===== Data extract =====

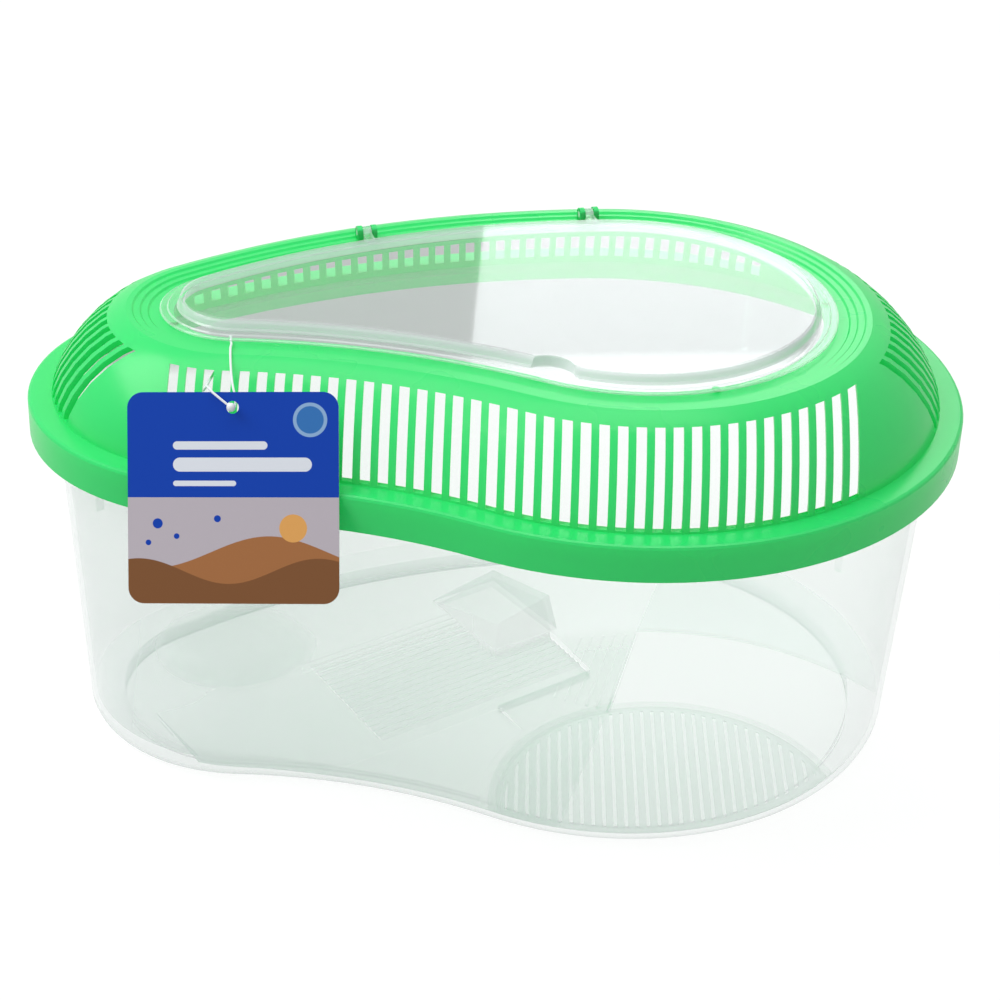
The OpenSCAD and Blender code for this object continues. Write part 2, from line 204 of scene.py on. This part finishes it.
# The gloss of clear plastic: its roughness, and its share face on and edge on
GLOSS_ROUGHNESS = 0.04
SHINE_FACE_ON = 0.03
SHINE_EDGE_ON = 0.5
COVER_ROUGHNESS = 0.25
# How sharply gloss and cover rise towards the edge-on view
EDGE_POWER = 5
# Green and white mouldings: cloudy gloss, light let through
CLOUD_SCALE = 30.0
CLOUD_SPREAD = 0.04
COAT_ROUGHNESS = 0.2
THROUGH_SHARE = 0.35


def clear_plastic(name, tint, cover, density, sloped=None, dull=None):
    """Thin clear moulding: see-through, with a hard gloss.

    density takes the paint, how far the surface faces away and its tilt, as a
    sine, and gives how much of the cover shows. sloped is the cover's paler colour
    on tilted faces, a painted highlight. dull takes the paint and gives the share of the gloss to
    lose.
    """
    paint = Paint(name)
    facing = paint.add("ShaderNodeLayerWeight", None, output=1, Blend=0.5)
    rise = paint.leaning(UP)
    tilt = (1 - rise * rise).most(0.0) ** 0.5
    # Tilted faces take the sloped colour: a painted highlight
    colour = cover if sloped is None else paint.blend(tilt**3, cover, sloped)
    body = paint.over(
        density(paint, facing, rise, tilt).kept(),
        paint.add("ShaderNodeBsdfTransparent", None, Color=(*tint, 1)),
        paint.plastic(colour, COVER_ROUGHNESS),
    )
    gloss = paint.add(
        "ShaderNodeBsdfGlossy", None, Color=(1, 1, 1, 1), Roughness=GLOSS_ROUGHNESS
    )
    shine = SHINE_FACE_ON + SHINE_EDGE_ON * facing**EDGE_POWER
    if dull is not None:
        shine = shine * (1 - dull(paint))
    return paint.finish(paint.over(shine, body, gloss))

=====

Work to do
Go through the material above line by line and copy it exactly.

Task answer
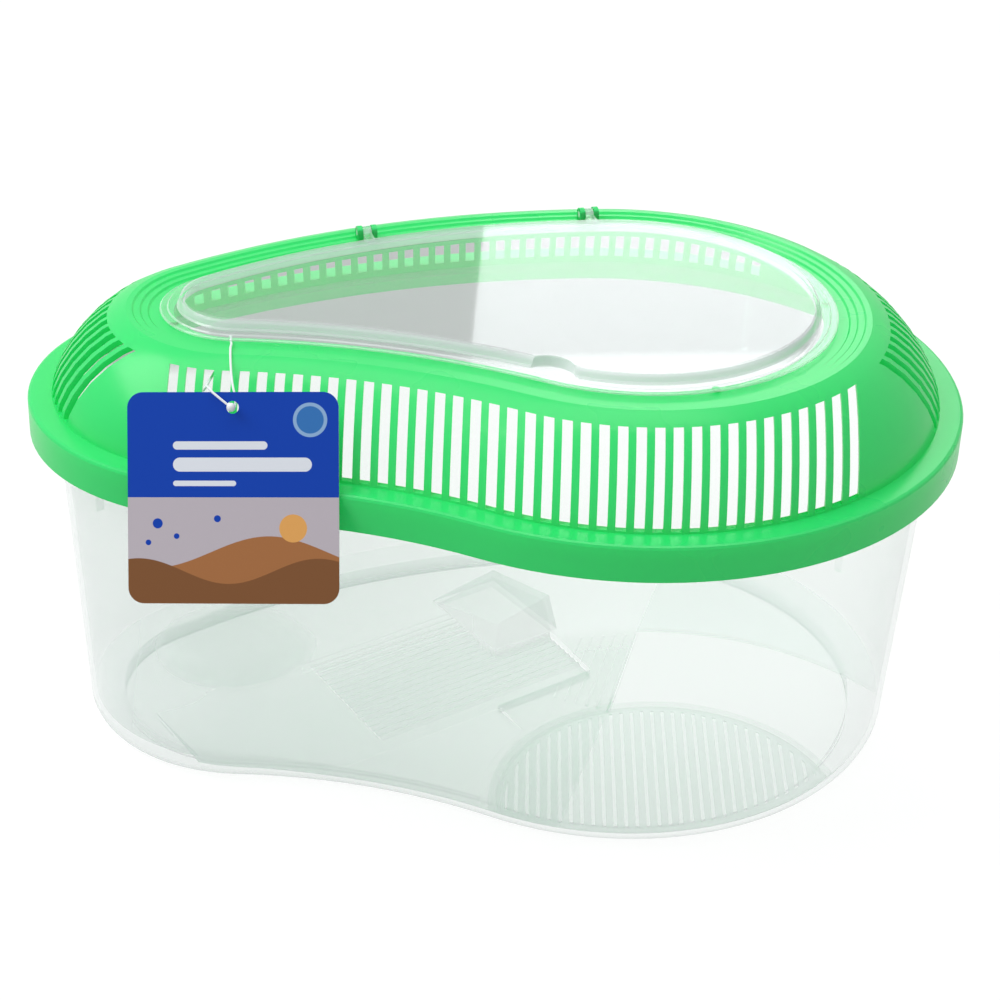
The OpenSCAD and Blender code for this object continues. Write part 2, from line 204 of scene.py on. This part finishes it.
# The gloss of clear plastic: its roughness, and its share face on and edge on
GLOSS_ROUGHNESS = 0.04
SHINE_FACE_ON = 0.03
SHINE_EDGE_ON = 0.5
COVER_ROUGHNESS = 0.25
# How sharply gloss and cover rise towards the edge-on view
EDGE_POWER = 5
# Green and white mouldings: cloudy gloss, light let through
CLOUD_SCALE = 30.0
CLOUD_SPREAD = 0.04
COAT_ROUGHNESS = 0.2
THROUGH_SHARE = 0.35


def clear_plastic(name, tint, cover, density, sloped=None, dull=None):
    """Thin clear moulding: see-through, with a hard gloss.

    density takes the paint, how far the surface faces away and its tilt, as a
    sine, and gives how much of the cover shows. sloped is the cover's paler colour
    on tilted faces, a painted highlight. dull takes the paint and gives the share of the gloss to
    lose.
    """
    paint = Paint(name)
    facing = paint.add("ShaderNodeLayerWeight", None, output=1, Blend=0.5)
    rise = paint.leaning(UP)
    tilt = (1 - rise * rise).most(0.0) ** 0.5
    # Tilted faces take the sloped colour: a painted highlight
    colour = cover if sloped is None else paint.blend(tilt**3, cover, sloped)
    body = paint.over(
        density(paint, facing, rise, tilt).kept(),
        paint.add("ShaderNodeBsdfTransparent", None, Color=(*tint, 1)),
        paint.plastic(colour, COVER_ROUGHNESS),
    )
    gloss = paint.add(
        "ShaderNodeBsdfGlossy", None, Color=(1, 1, 1, 1), Roughness=GLOSS_ROUGHNESS
    )
    shine = SHINE_FACE_ON + SHINE_EDGE_ON * facing**EDGE_POWER
    if dull is not None:
        shine = shine * (1 - dull(paint))
    return paint.finish(paint.over(shine, body, gloss))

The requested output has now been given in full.